Se puso a toda prisa el gabán y se ajetreó de manera que se veía que el acceso de apatía había sido desplazado por otro de energía.

—Su sombrero —me dijo.

—¿Desea usted que le acompañe?

—Sí, a menos que tenga algo mejor que hacer.

Un minuto después, nos hallábamos los dos dentro de un carruaje de tipo hansom que nos llevaba a una velocidad furibunda por la carretera de Brixton.

Era una mañana brumosa y de nubes, y sobre los tejados de las casas colgaba un velo de color pardo, que producía la impresión de ser un reflejo del color de barro de las calles. Mi compañero estaba de un excelente buen humor y fue chachareando acerca de los violines de Cremona y las diferencias que existen entre un Stradivarius y un Amati. Yo, por mi parte, iba callado, porque el tiempo tristón y lo melancólico del asunto en que nos habíamos metido deprimían mi ánimo.

—Me parece que no dedica usted gran atención al asunto que tiene entre manos —le dije, por fin, cortando las disquisiciones musicales de Holmes.

—No dispongo todavía de datos —me contestó—. Es una equivocación garrafal el sentar teorías antes de disponer de todos los elementos de juicio, porque así es como éste se tuerce en un determinado sentido.

—Pronto va usted a disponer de los datos que necesita, porque ésta es la carretera de Brixton y aquí tenemos la casa, si no estoy muy equivocado —le dije, señalándosela con el dedo.

—En efecto. ¡Pare, cochero, pare!

Nos encontrábamos todavía a un centenar de metros más o menos de la casa; pero él insistió en que nos apeásemos, y terminamos a pie nuestro viaje.

El número 3 de Lauriston Gardens ofrecía un aspecto siniestro y amenazador.
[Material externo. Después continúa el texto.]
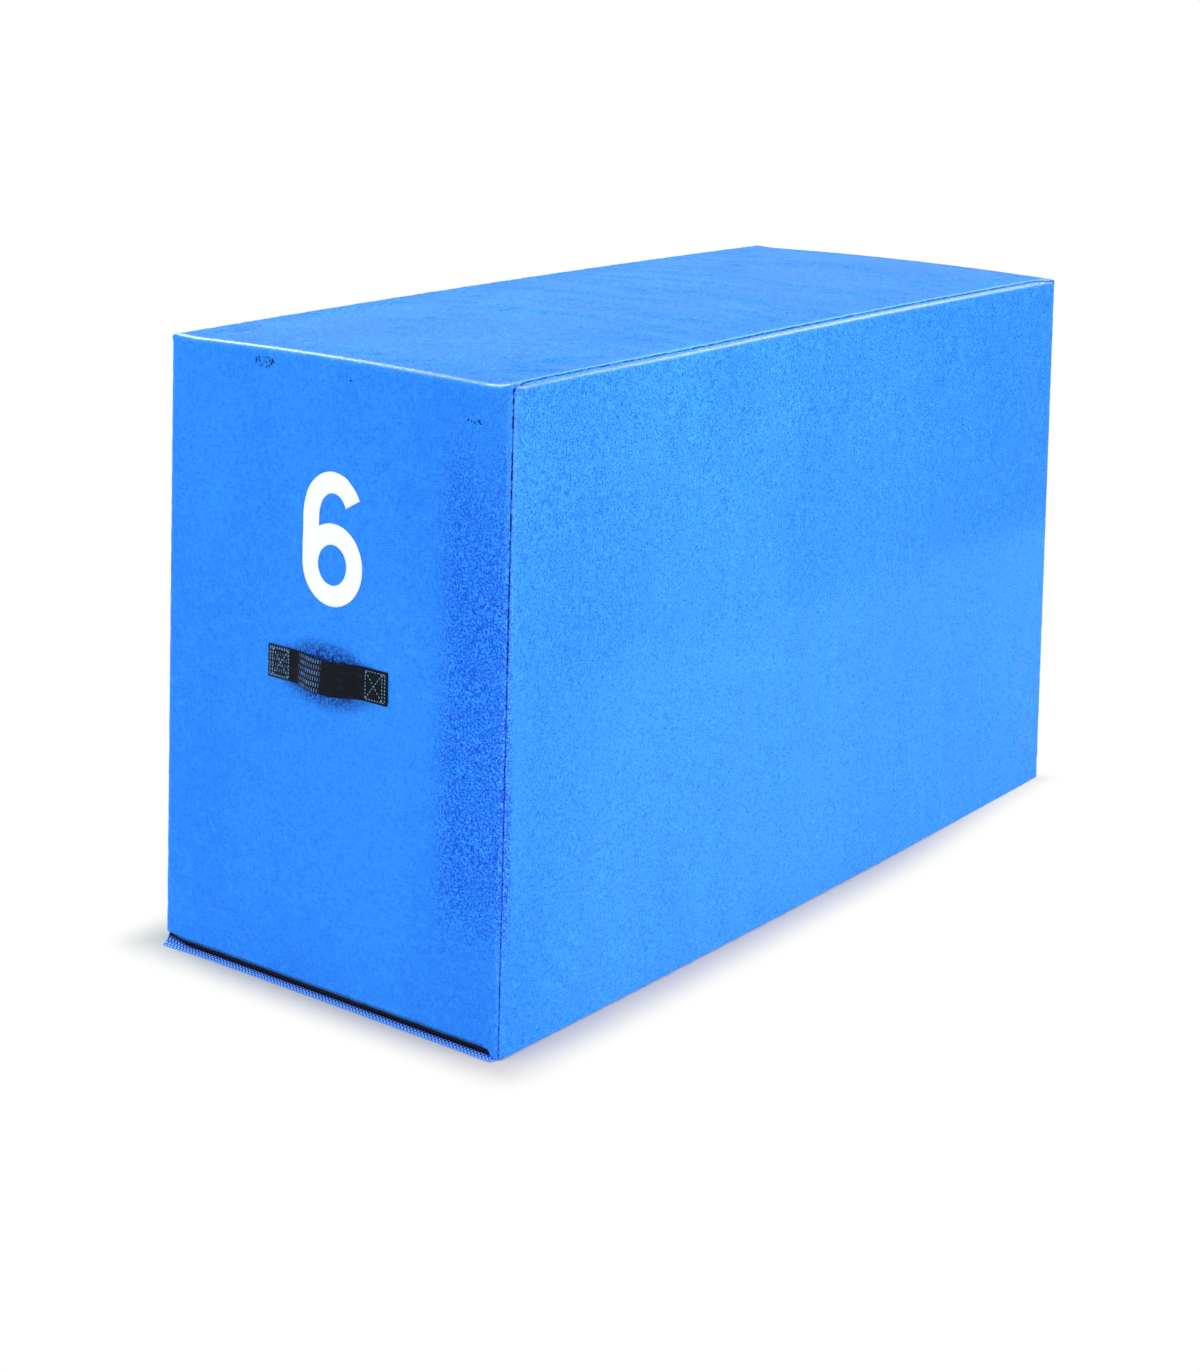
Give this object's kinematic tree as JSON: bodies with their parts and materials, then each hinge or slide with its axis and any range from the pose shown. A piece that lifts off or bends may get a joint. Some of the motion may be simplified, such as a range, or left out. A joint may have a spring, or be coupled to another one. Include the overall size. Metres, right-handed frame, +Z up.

Era una de las cuatro casas que se alzaban un poco apartadas de la calle, y de las cuales dos estaban habitadas y otras dos vacías. Estas últimas miraban por tres hileras de melancólicas ventanas inexpresivas, desnudas y tristonas, menos alguna que otra en que un cartel de «Se alquila» se había extendido como una catarata sobre los legañosos paneles de cristal. Un jardincillo salpicado por una erupción de enfermizas plantas aisladas separaba de la calle cada una de estas casas; todos los jardincillos estaban atravesados por un estrecho sendero de color amarillento que parecía formado por una mezcla de arcilla y grava. La lluvia caída durante la noche había convertido todo en un barrizal. Rodeaba el jardín una tapia de ladrillo de cerca de un metro de altura rematada por una orla de listones de madera. Recostado en esa cerca había un fornido guardia, al que rodeaba un pequeño grupo de curiosos que estiraban el cuello y ponían en tensión sus ojos con la vana esperanza de ver algo de lo que ocurría dentro.